Syrian violence takes an even bloodier turn

Syrians have been snatched from their homes and killed during Syria’s bloodiest month yet in its eight-month-old uprising.

NOVEMBER IS SHAPING up to be the bloodiest month yet in Syria’s 8-month-old uprising.

More than 250 Syrian civilians have been killed in the past 11 days as the regime besieges the renegade city of Homs and the conflict takes a dangerous turn, stoking fears of civil war.

The UN estimates some 3,500 people have been killed in the crackdown since mid-March, when the uprising began. The latest figures would push that number closer to 4,000.

The bloodshed has spiked dramatically in recent weeks amid signs that more protesters are taking up arms to protect themselves, changing the face of what has been a largely peaceful movement.

Many fear the change plays directly into the hands of the regime by giving the military a pretext to crack down with increasing force.

There also have been reports of intense battles between soldiers and army defectors, setting the stage for even more bloodshed.

The most serious violence has been in Homs, the epicenter of the uprising, which the regime has been fighting to contain all month.

Syria has largely sealed off the country from foreign journalists and prevented independent reporting, making it difficult to confirm events on the ground.

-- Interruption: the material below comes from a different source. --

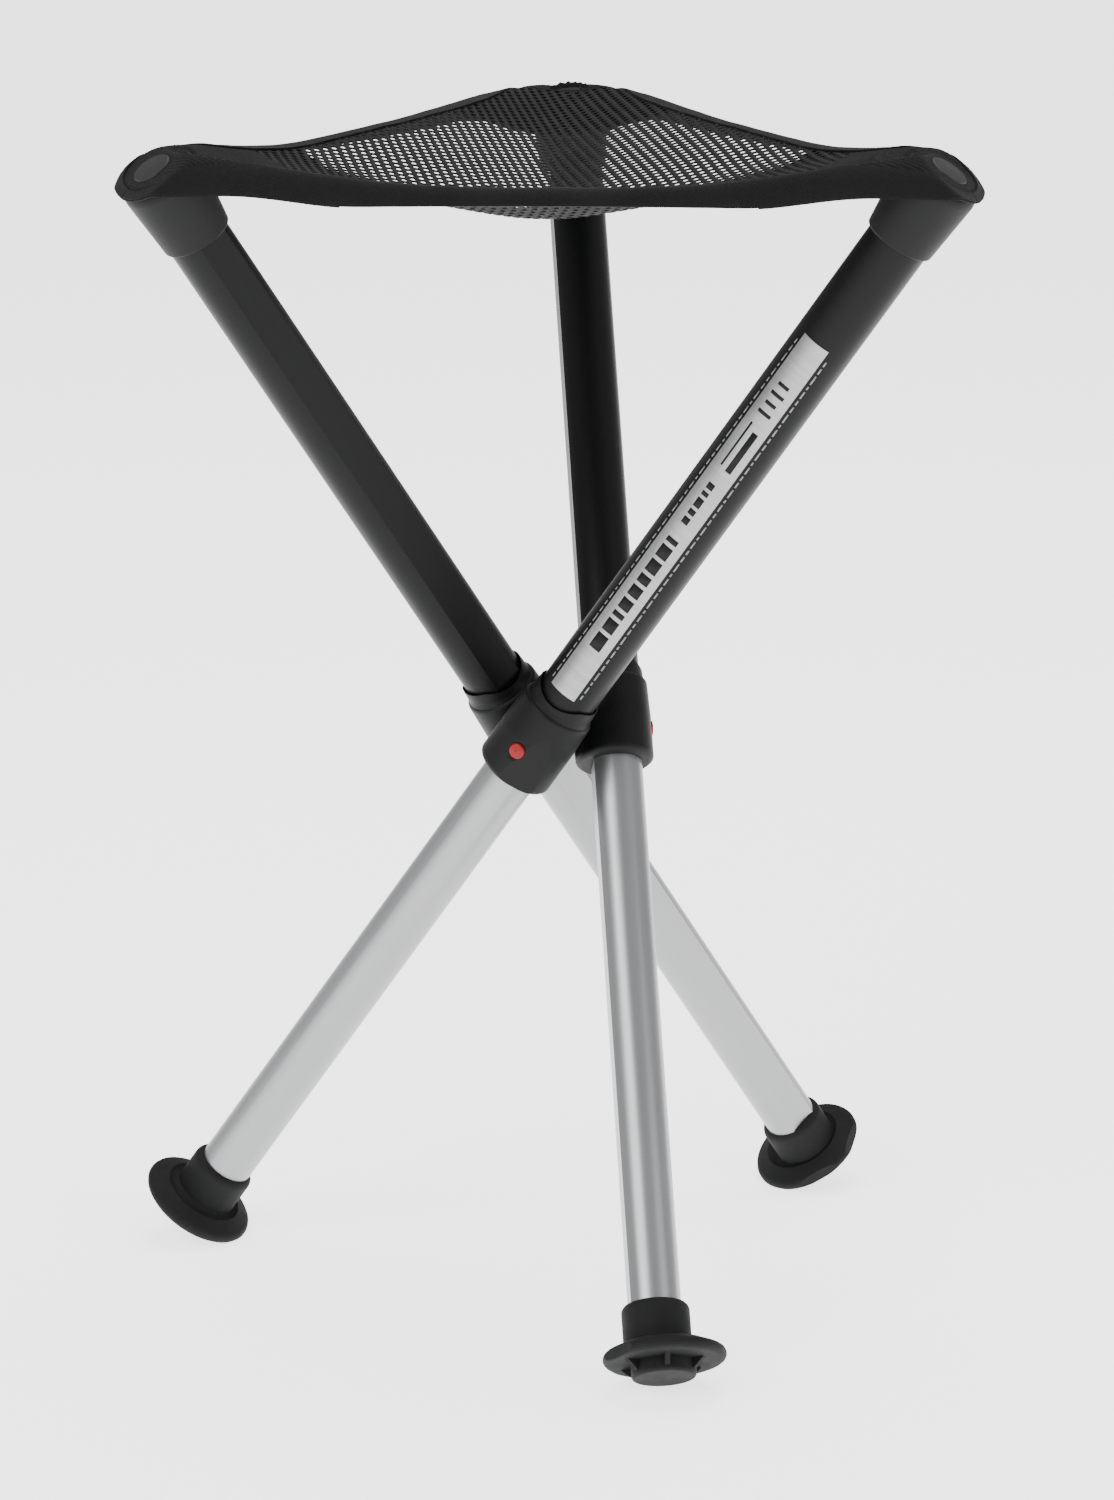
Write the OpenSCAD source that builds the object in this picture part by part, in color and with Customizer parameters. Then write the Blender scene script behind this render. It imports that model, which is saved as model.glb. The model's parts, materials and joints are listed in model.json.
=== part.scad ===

In a desperate measure, the regime has begun planting land mines along parts of its border with Lebanon.

Syria says the mines are aimed at stopping weapons smuggling into the country during the uprising.

However, the hills along the frontier are used by refugees fleeing Syria’s military assault and by Syrians who have jobs and families on the Lebanese side.

The decision to plant mines suggests the regime is trying to contain a crisis that is spinning out of its control.

Mass protests after Friday prayers, followed by swift and deadly crackdowns by security forces, have become a weekly cycle throughout the uprising.

Amateur video released Friday by the Shams News Network showed government troops dragging a man’s body in the streets of Damascus as fighting raged in the capital a day earlier.

Human Rights Watch said in a 63-page report released Friday that Syrian forces have tortured and killed civilians in Homs in an assault that indicates crimes against humanity.

The rights group said former detainees reported torture, including security forces’ use of heated metal rods, electric shocks and stress positions.

The bloodshed is, in many ways, tied to Syria’s potentially volatile sectarian divide.

Assad, and his father who ruled Syria before him, stacked key security and military posts with members of their minority Alawite sect over the past 40 years, ensuring loyalty by melding the fate of the army and the regime.

The power structure means the army will protect the regime at all costs, for fear they will be persecuted if the country’s Sunni majority gains the upper hand.

On Saturday, the Arab League will convene an emergency session on Syria after chiding Damascus for its failure to end the bloodshed.

Syria agreed last week to a peace plan brokered by the 22-nation league, but the violence only accelerated.

The international community is limited in what it can do to help solve the Syrian crisis. NATO has ruled out the kind of military intervention that helped topple Moammar Gadhafi in Libya.

Assad already has warned the region will burn if there is any foreign intervention in his country.